With Obama’s tenure ending we are faced with the prospect of Hillary Clinton being elected to what will essentially be Obama’s third term, continuing his disastrous policies, and adding her own signature disasters to the mix.

Among Clinton’s favorite issues are: gun control, climate change, and income inequality.

She says that 33,000 gun deaths every year is unacceptable. But considered in context, 33,000 deaths among our 320 million population is roughly one death for every 10,000 people. And not all gun deaths are murders. Some are killed by police; others by people defending themselves; some are suicides; some are accidents. To Obama and Clinton, the Orlando terrorist attack is a gun control issue.

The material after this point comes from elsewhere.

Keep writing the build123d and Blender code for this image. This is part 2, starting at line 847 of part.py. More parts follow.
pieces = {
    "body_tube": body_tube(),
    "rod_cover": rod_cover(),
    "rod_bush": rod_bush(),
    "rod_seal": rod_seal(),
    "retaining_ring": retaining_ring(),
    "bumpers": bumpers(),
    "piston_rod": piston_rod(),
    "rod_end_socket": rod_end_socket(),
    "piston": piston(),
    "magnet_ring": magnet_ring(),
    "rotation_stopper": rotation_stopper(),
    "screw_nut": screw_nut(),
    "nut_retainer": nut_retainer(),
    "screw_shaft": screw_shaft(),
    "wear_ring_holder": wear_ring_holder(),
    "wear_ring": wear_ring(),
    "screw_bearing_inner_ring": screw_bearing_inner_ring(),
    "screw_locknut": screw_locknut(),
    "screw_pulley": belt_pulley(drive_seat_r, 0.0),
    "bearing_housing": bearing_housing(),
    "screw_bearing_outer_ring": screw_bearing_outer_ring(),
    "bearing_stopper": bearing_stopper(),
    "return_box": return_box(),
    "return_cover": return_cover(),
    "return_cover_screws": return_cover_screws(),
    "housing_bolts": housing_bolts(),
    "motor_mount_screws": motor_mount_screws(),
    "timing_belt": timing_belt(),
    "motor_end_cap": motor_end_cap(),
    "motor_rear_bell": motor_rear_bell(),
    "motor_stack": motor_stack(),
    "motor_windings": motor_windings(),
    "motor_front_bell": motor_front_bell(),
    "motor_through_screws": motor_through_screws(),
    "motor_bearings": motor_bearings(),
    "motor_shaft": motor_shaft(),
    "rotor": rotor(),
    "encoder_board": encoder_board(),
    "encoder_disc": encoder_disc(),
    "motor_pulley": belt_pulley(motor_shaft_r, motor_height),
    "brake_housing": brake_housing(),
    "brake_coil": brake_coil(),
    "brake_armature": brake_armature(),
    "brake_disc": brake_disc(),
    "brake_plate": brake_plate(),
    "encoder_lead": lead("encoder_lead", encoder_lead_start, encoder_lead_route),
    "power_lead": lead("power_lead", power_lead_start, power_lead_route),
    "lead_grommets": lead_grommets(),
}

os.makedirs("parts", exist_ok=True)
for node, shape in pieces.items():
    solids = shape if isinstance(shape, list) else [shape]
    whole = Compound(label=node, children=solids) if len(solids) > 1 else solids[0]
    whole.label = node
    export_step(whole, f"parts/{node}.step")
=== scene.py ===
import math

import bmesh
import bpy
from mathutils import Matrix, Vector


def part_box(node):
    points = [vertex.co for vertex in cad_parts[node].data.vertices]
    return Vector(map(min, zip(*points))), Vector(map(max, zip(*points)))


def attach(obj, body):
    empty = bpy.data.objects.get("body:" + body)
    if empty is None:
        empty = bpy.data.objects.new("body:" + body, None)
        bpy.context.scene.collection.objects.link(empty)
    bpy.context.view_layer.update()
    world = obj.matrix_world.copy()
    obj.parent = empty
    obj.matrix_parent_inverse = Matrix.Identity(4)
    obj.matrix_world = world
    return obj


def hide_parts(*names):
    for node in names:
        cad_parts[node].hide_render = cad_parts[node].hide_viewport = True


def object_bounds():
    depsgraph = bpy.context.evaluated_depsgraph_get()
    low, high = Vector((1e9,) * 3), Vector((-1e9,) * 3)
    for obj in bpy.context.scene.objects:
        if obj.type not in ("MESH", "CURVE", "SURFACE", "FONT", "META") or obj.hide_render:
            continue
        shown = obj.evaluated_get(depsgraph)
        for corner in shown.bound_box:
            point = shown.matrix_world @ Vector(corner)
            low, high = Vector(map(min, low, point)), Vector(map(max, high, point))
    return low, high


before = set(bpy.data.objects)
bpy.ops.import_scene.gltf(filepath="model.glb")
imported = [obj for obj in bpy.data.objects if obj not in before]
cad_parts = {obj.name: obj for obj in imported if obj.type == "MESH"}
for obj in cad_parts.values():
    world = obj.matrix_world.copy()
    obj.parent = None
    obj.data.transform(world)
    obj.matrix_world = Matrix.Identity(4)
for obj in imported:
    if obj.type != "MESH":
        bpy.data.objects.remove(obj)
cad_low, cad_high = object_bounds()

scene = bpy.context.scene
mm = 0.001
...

Obama’s manic compulsion for climate change has produced policies that have destroyed the lives of thousands of energy industry workers, and wasted billions of taxpayer dollars propping up failing green energy companies like Solyndra, based on a theory that is faulty and heavily disputed. Likewise, Clinton wants to install a half-billion solar panels by 2020, seven times what we have today. More bad policies on the horizon.

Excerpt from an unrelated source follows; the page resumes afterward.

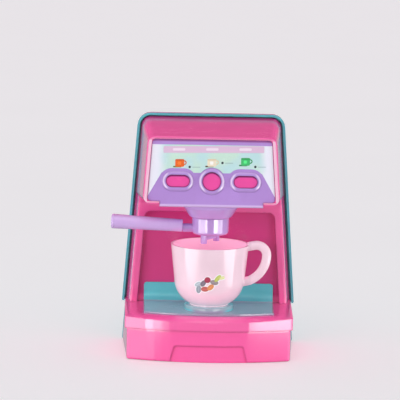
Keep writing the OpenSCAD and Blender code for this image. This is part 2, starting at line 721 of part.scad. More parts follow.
bowl_wall = 2;
bowl_turn = 3;                    // radius round the bottom of the bowl
bowl_taper = 0.4;                 // how much narrower the bowl is at its bottom
bowl_bevel = 0.6;                 // bevel at its upper edge
arm_r = 4.1;                      // arm that carries the grip
arm_up = 5.4;                     // height of its middle over the bottom of the bowl
arm_z = bowl_z + arm_up;
arm_l = 8.5;                      // how far the arm stands out of the bowl
arm_end = bowl_r + arm_l;
spigot_r = 2.8;                   // spigot that the grip is pushed on
spigot_l = 8;
module filter_bowl() {
  low = bowl_z + bowl_wall;
  lug_z = collar_z + shelf + slide_gap;
  color("mediumpurple") at_brew() difference() {
    union() {
      rotate_extrude() polygon(concat([[0, bowl_z]],
        arc([bowl_r - bowl_taper - bowl_turn, bowl_z + bowl_turn], bowl_turn, -90, 0, 6),
        [[bowl_r, bowl_top - bowl_bevel], [bowl_r - bowl_bevel, bowl_top], [neck_r, bowl_top],
         [neck_r, lug_z + lug_h], [0, lug_z + lug_h]]));
      intersection() {
        rotate([0, 0, lug_at]) translate([-lug_r, -lug_w / 2, lug_z]) cube([2 * lug_r, lug_w, lug_h]);
        cylinder(r = lug_r, h = height);
      }
      translate([run_gap - arm_end, 0, arm_z]) rotate([0, 90, 0])
        cylinder(r = arm_r, h = arm_l + bowl_wall);
      translate([-arm_end - spigot_l, 0, arm_z]) rotate([0, 90, 0])
        cylinder(r = spigot_r, h = spigot_l + arm_l);
    }
    translate([0, 0, low]) cylinder(r = neck_r - bowl_wall, h = height);
    at_spouts() cylinder(r = spout_bore_r, h = height);
  }
}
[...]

She favors making incomes more equal, not understanding that wages are based on economic principles, not fairy tale desires. She wants a $12 an hour minimum wage for everyone, trained or not, good at their job or not.

And we cannot ignore her failure to provide adequate security at the Benghazi consulate when evaluating her foreign policy credentials.

Clinton, like Obama, seeks to control and ignores logic and reasoning when seeking solutions. She shares his “big government as the solution to all problems” philosophy, and that is a recipe for continued trouble.